* [Short task]:
Reproduce the following material exactly, including every line.

* [Dataset content]:
----

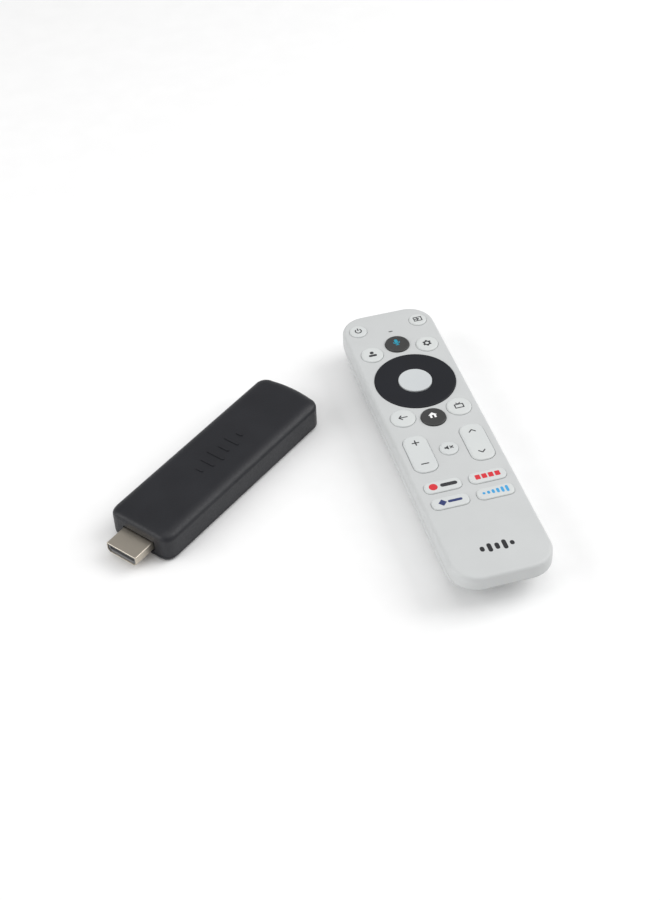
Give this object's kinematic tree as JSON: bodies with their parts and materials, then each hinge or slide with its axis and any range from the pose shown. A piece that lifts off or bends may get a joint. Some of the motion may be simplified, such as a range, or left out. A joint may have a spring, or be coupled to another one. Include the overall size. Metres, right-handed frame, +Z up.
{
  "type": "streaming media player",
  "caption": "Plug-in streaming media stick with a video plug at one end, lying beside its slim hand remote with a direction ring, rocker keys and a sliding battery door.",
  "frame": {"origin": "on the table under the middle of the box round the stick and the remote", "axes": "+Z up; +Y along the remote towards its power key; +X to the remote's right; the stick lies on the -X side, turned so that its video plug points towards -X and -Y"},
  "size_m": [0.1476, 0.148, 0.0176],
  "materials": {
    "stick_plastic": "fine matte moulded texture",
    "plug_metal": "satin nickel plate",
    "black_plastic": "matte",
    "contact_gold": "gold flash",
    "board_green": "solder mask",
    "chip_black": "moulded resin",
    "tinned_steel": "tin plate",
    "thermal_rubber": "soft pad",
    "spreader_aluminium": "mill finish",
    "clear_plastic": "clear",
    "antenna_copper": "etched copper",
    "case_plastic": "fine satin",
    "silicone": "moulded silicone",
    "dark_lens": "infrared-pass, polished",
    "battery_wrap": "printed wrap",
    "screw_steel": "zinc plate",
    "key_plastic": "satin",
    "dark_key_plastic": "satin",
    "ring_plastic": "matte"
  },
  "bodies": {
    "remote": {"remote_top_case": "case_plastic", "remote_bottom_case": "case_plastic", "keypad_mat": "silicone", "remote_board": "board_green", "key_contacts": "contact_gold", "controller_chip": "chip_black", "infrared_lamp": "dark_lens", "infrared_window": "dark_lens", "microphone": "tinned_steel", "battery_left": "battery_wrap", "battery_right": "battery_wrap", "battery_springs": "tinned_steel", "battery_plates": "tinned_steel", "board_screws": "screw_steel"},
    "stick": {"stick_top_shell": "stick_plastic", "stick_bottom_shell": "stick_plastic", "video_plug_shell": "plug_metal", "plug_insulator": "black_plastic", "plug_contacts": "contact_gold", "stick_board": "board_green", "processor": "chip_black", "memory_chips": "chip_black", "shield_can": "tinned_steel", "thermal_pad": "thermal_rubber", "heat_spreader": "spreader_aluminium", "power_socket_shell": "tinned_steel", "power_socket_tongue": "black_plastic", "reset_switch": "tinned_steel", "light_pipe": "clear_plastic", "stick_light": "clear_plastic", "antenna": "antenna_copper"},
    "reset_button": {"reset_button": "black_plastic"},
    "battery_door": {"battery_door": "case_plastic"},
    "power_button": {"power_button": "key_plastic"},
    "input_button": {"input_button": "key_plastic"},
    "profile_button": {"profile_button": "key_plastic"},
    "voice_button": {"voice_button": "dark_key_plastic"},
    "settings_button": {"settings_button": "key_plastic"},
    "dpad_support": {"dpad_support": "silicone"},
    "dpad_ring": {"dpad_ring": "ring_plastic"},
    "ok_button": {"ok_button": "key_plastic"},
    "back_button": {"back_button": "key_plastic"},
    "home_button": {"home_button": "dark_key_plastic"},
    "guide_button": {"guide_button": "key_plastic"},
    "volume_rocker": {"volume_rocker": "key_plastic"},
    "mute_button": {"mute_button": "key_plastic"},
    "channel_rocker": {"channel_rocker": "key_plastic"},
    "app_button_1": {"app_button_1": "key_plastic"},
    "app_button_2": {"app_button_2": "key_plastic"},
    "app_button_3": {"app_button_3": "key_plastic"},
    "app_button_4": {"app_button_4": "key_plastic"}
  },
  "joints": [
    {"name": "stick_lift", "type": "slide", "parent": "remote", "child": "stick", "axis": [0, 0, 1], "range_m": [0, 0.1]},
    {"name": "reset_press", "type": "slide", "parent": "stick", "child": "reset_button", "axis": [0.6101, -0.7923, 0], "range_m": [0, 0.0003], "stiffness_N_per_m": 300},
    {"name": "battery_door_slide", "type": "slide", "parent": "remote", "child": "battery_door", "axis": [0, -1, 0], "range_m": [0, 0.08]},
    {"name": "power_press", "type": "slide", "parent": "remote", "child": "power_button", "axis": [0, 0, -1], "range_m": [0, 0.0005], "stiffness_N_per_m": 300},
    {"name": "input_press", "type": "slide", "parent": "remote", "child": "input_button", "axis": [0, 0, -1], "range_m": [0, 0.0005], "stiffness_N_per_m": 300},
    {"name": "profile_press", "type": "slide", "parent": "remote", "child": "profile_button", "axis": [0, 0, -1], "range_m": [0, 0.0005], "stiffness_N_per_m": 300},
    {"name": "voice_press", "type": "slide", "parent": "remote", "child": "voice_button", "axis": [0, 0, -1], "range_m": [0, 0.0005], "stiffness_N_per_m": 300},
    {"name": "settings_press", "type": "slide", "parent": "remote", "child": "settings_button", "axis": [0, 0, -1], "range_m": [0, 0.0005], "stiffness_N_per_m": 300},
    {"name": "ok_press", "type": "slide", "parent": "remote", "child": "ok_button", "axis": [0, 0, -1], "range_m": [0, 0.0005], "stiffness_N_per_m": 300},
    {"name": "back_press", "type": "slide", "parent": "remote", "child": "back_button", "axis": [0, 0, -1], "range_m": [0, 0.0005], "stiffness_N_per_m": 300},
    {"name": "home_press", "type": "slide", "parent": "remote", "child": "home_button", "axis": [0, 0, -1], "range_m": [0, 0.0005], "stiffness_N_per_m": 300},
    {"name": "guide_press", "type": "slide", "parent": "remote", "child": "guide_button", "axis": [0, 0, -1], "range_m": [0, 0.0005], "stiffness_N_per_m": 300},
    {"name": "mute_press", "type": "slide", "parent": "remote", "child": "mute_button", "axis": [0, 0, -1], "range_m": [0, 0.0005], "stiffness_N_per_m": 300},
    {"name": "app_1_press", "type": "slide", "parent": "remote", "child": "app_button_1", "axis": [0, 0, -1], "range_m": [0, 0.0005], "stiffness_N_per_m": 300},
    {"name": "app_2_press", "type": "slide", "parent": "remote", "child": "app_button_2", "axis": [0, 0, -1], "range_m": [0, 0.0005], "stiffness_N_per_m": 300},
    {"name": "app_3_press", "type": "slide", "parent": "remote", "child": "app_button_3", "axis": [0, 0, -1], "range_m": [0, 0.0005], "stiffness_N_per_m": 300},
    {"name": "app_4_press", "type": "slide", "parent": "remote", "child": "app_button_4", "axis": [0, 0, -1], "range_m": [0, 0.0005], "stiffness_N_per_m": 300},
    {"name": "dpad_up_down", "type": "hinge", "parent": "remote", "child": "dpad_support", "pos_m": [0.05504, 0.0297, 0.0146], "axis": [1, 0, 0], "range_deg": [-1.5, 1.5], "stiffness_Nm_per_rad": 0.05},
    {"name": "dpad_left_right", "type": "hinge", "parent": "dpad_support", "child": "dpad_ring", "pos_m": [0.05504, 0.0297, 0.0146], "axis": [0, 1, 0], "range_deg": [-1.5, 1.5], "stiffness_Nm_per_rad": 0.05},
    {"name": "volume_rock", "type": "hinge", "parent": "remote", "child": "volume_rocker", "pos_m": [0.04404, -0.0099, 0.0146], "axis": [1, 0, 0], "range_deg": [-2.4, 2.4], "stiffness_Nm_per_rad": 0.05},
    {"name": "channel_rock", "type": "hinge", "parent": "remote", "child": "channel_rocker", "pos_m": [0.06604, -0.0099, 0.0146], "axis": [1, 0, 0], "range_deg": [-2.4, 2.4], "stiffness_Nm_per_rad": 0.05}
  ]
}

----

* [Completed exercise]:
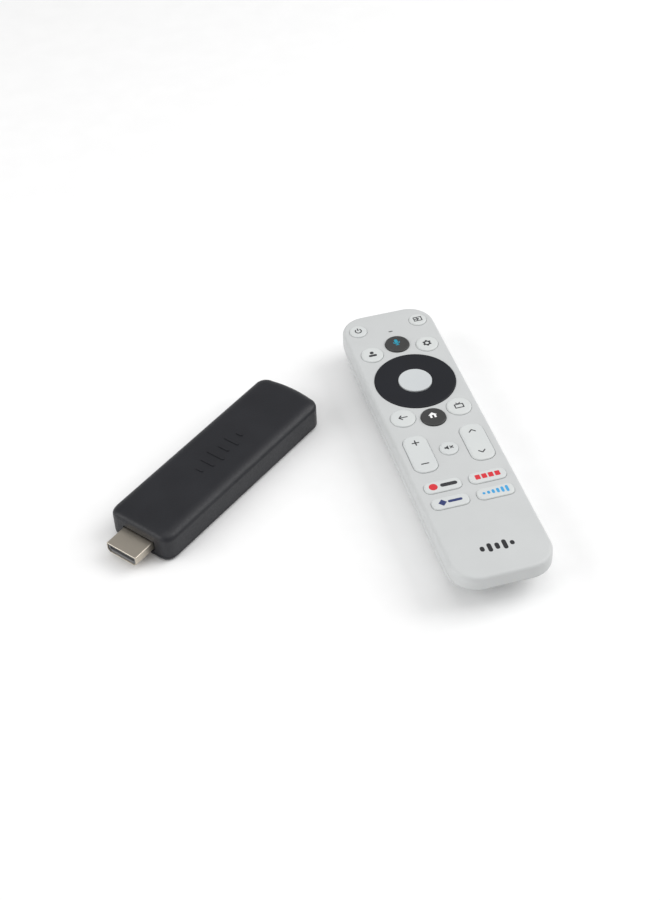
Give this object's kinematic tree as JSON: bodies with their parts and materials, then each hinge or slide with its axis and any range from the pose shown. A piece that lifts off or bends may get a joint. Some of the motion may be simplified, such as a range, or left out. A joint may have a spring, or be coupled to another one. Include the overall size. Metres, right-handed frame, +Z up.
{
  "type": "streaming media player",
  "caption": "Plug-in streaming media stick with a video plug at one end, lying beside its slim hand remote with a direction ring, rocker keys and a sliding battery door.",
  "frame": {"origin": "on the table under the middle of the box round the stick and the remote", "axes": "+Z up; +Y along the remote towards its power key; +X to the remote's right; the stick lies on the -X side, turned so that its video plug points towards -X and -Y"},
  "size_m": [0.1476, 0.148, 0.0176],
  "materials": {
    "stick_plastic": "fine matte moulded texture",
    "plug_metal": "satin nickel plate",
    "black_plastic": "matte",
    "contact_gold": "gold flash",
    "board_green": "solder mask",
    "chip_black": "moulded resin",
    "tinned_steel": "tin plate",
    "thermal_rubber": "soft pad",
    "spreader_aluminium": "mill finish",
    "clear_plastic": "clear",
    "antenna_copper": "etched copper",
    "case_plastic": "fine satin",
    "silicone": "moulded silicone",
    "dark_lens": "infrared-pass, polished",
    "battery_wrap": "printed wrap",
    "screw_steel": "zinc plate",
    "key_plastic": "satin",
    "dark_key_plastic": "satin",
    "ring_plastic": "matte"
  },
  "bodies": {
    "remote": {"remote_top_case": "case_plastic", "remote_bottom_case": "case_plastic", "keypad_mat": "silicone", "remote_board": "board_green", "key_contacts": "contact_gold", "controller_chip": "chip_black", "infrared_lamp": "dark_lens", "infrared_window": "dark_lens", "microphone": "tinned_steel", "battery_left": "battery_wrap", "battery_right": "battery_wrap", "battery_springs": "tinned_steel", "battery_plates": "tinned_steel", "board_screws": "screw_steel"},
    "stick": {"stick_top_shell": "stick_plastic", "stick_bottom_shell": "stick_plastic", "video_plug_shell": "plug_metal", "plug_insulator": "black_plastic", "plug_contacts": "contact_gold", "stick_board": "board_green", "processor": "chip_black", "memory_chips": "chip_black", "shield_can": "tinned_steel", "thermal_pad": "thermal_rubber", "heat_spreader": "spreader_aluminium", "power_socket_shell": "tinned_steel", "power_socket_tongue": "black_plastic", "reset_switch": "tinned_steel", "light_pipe": "clear_plastic", "stick_light": "clear_plastic", "antenna": "antenna_copper"},
    "reset_button": {"reset_button": "black_plastic"},
    "battery_door": {"battery_door": "case_plastic"},
    "power_button": {"power_button": "key_plastic"},
    "input_button": {"input_button": "key_plastic"},
    "profile_button": {"profile_button": "key_plastic"},
    "voice_button": {"voice_button": "dark_key_plastic"},
    "settings_button": {"settings_button": "key_plastic"},
    "dpad_support": {"dpad_support": "silicone"},
    "dpad_ring": {"dpad_ring": "ring_plastic"},
    "ok_button": {"ok_button": "key_plastic"},
    "back_button": {"back_button": "key_plastic"},
    "home_button": {"home_button": "dark_key_plastic"},
    "guide_button": {"guide_button": "key_plastic"},
    "volume_rocker": {"volume_rocker": "key_plastic"},
    "mute_button": {"mute_button": "key_plastic"},
    "channel_rocker": {"channel_rocker": "key_plastic"},
    "app_button_1": {"app_button_1": "key_plastic"},
    "app_button_2": {"app_button_2": "key_plastic"},
    "app_button_3": {"app_button_3": "key_plastic"},
    "app_button_4": {"app_button_4": "key_plastic"}
  },
  "joints": [
    {"name": "stick_lift", "type": "slide", "parent": "remote", "child": "stick", "axis": [0, 0, 1], "range_m": [0, 0.1]},
    {"name": "reset_press", "type": "slide", "parent": "stick", "child": "reset_button", "axis": [0.6101, -0.7923, 0], "range_m": [0, 0.0003], "stiffness_N_per_m": 300},
    {"name": "battery_door_slide", "type": "slide", "parent": "remote", "child": "battery_door", "axis": [0, -1, 0], "range_m": [0, 0.08]},
    {"name": "power_press", "type": "slide", "parent": "remote", "child": "power_button", "axis": [0, 0, -1], "range_m": [0, 0.0005], "stiffness_N_per_m": 300},
    {"name": "input_press", "type": "slide", "parent": "remote", "child": "input_button", "axis": [0, 0, -1], "range_m": [0, 0.0005], "stiffness_N_per_m": 300},
    {"name": "profile_press", "type": "slide", "parent": "remote", "child": "profile_button", "axis": [0, 0, -1], "range_m": [0, 0.0005], "stiffness_N_per_m": 300},
    {"name": "voice_press", "type": "slide", "parent": "remote", "child": "voice_button", "axis": [0, 0, -1], "range_m": [0, 0.0005], "stiffness_N_per_m": 300},
    {"name": "settings_press", "type": "slide", "parent": "remote", "child": "settings_button", "axis": [0, 0, -1], "range_m": [0, 0.0005], "stiffness_N_per_m": 300},
    {"name": "ok_press", "type": "slide", "parent": "remote", "child": "ok_button", "axis": [0, 0, -1], "range_m": [0, 0.0005], "stiffness_N_per_m": 300},
    {"name": "back_press", "type": "slide", "parent": "remote", "child": "back_button", "axis": [0, 0, -1], "range_m": [0, 0.0005], "stiffness_N_per_m": 300},
    {"name": "home_press", "type": "slide", "parent": "remote", "child": "home_button", "axis": [0, 0, -1], "range_m": [0, 0.0005], "stiffness_N_per_m": 300},
    {"name": "guide_press", "type": "slide", "parent": "remote", "child": "guide_button", "axis": [0, 0, -1], "range_m": [0, 0.0005], "stiffness_N_per_m": 300},
    {"name": "mute_press", "type": "slide", "parent": "remote", "child": "mute_button", "axis": [0, 0, -1], "range_m": [0, 0.0005], "stiffness_N_per_m": 300},
    {"name": "app_1_press", "type": "slide", "parent": "remote", "child": "app_button_1", "axis": [0, 0, -1], "range_m": [0, 0.0005], "stiffness_N_per_m": 300},
    {"name": "app_2_press", "type": "slide", "parent": "remote", "child": "app_button_2", "axis": [0, 0, -1], "range_m": [0, 0.0005], "stiffness_N_per_m": 300},
    {"name": "app_3_press", "type": "slide", "parent": "remote", "child": "app_button_3", "axis": [0, 0, -1], "range_m": [0, 0.0005], "stiffness_N_per_m": 300},
    {"name": "app_4_press", "type": "slide", "parent": "remote", "child": "app_button_4", "axis": [0, 0, -1], "range_m": [0, 0.0005], "stiffness_N_per_m": 300},
    {"name": "dpad_up_down", "type": "hinge", "parent": "remote", "child": "dpad_support", "pos_m": [0.05504, 0.0297, 0.0146], "axis": [1, 0, 0], "range_deg": [-1.5, 1.5], "stiffness_Nm_per_rad": 0.05},
    {"name": "dpad_left_right", "type": "hinge", "parent": "dpad_support", "child": "dpad_ring", "pos_m": [0.05504, 0.0297, 0.0146], "axis": [0, 1, 0], "range_deg": [-1.5, 1.5], "stiffness_Nm_per_rad": 0.05},
    {"name": "volume_rock", "type": "hinge", "parent": "remote", "child": "volume_rocker", "pos_m": [0.04404, -0.0099, 0.0146], "axis": [1, 0, 0], "range_deg": [-2.4, 2.4], "stiffness_Nm_per_rad": 0.05},
    {"name": "channel_rock", "type": "hinge", "parent": "remote", "child": "channel_rocker", "pos_m": [0.06604, -0.0099, 0.0146], "axis": [1, 0, 0], "range_deg": [-2.4, 2.4], "stiffness_Nm_per_rad": 0.05}
  ]
}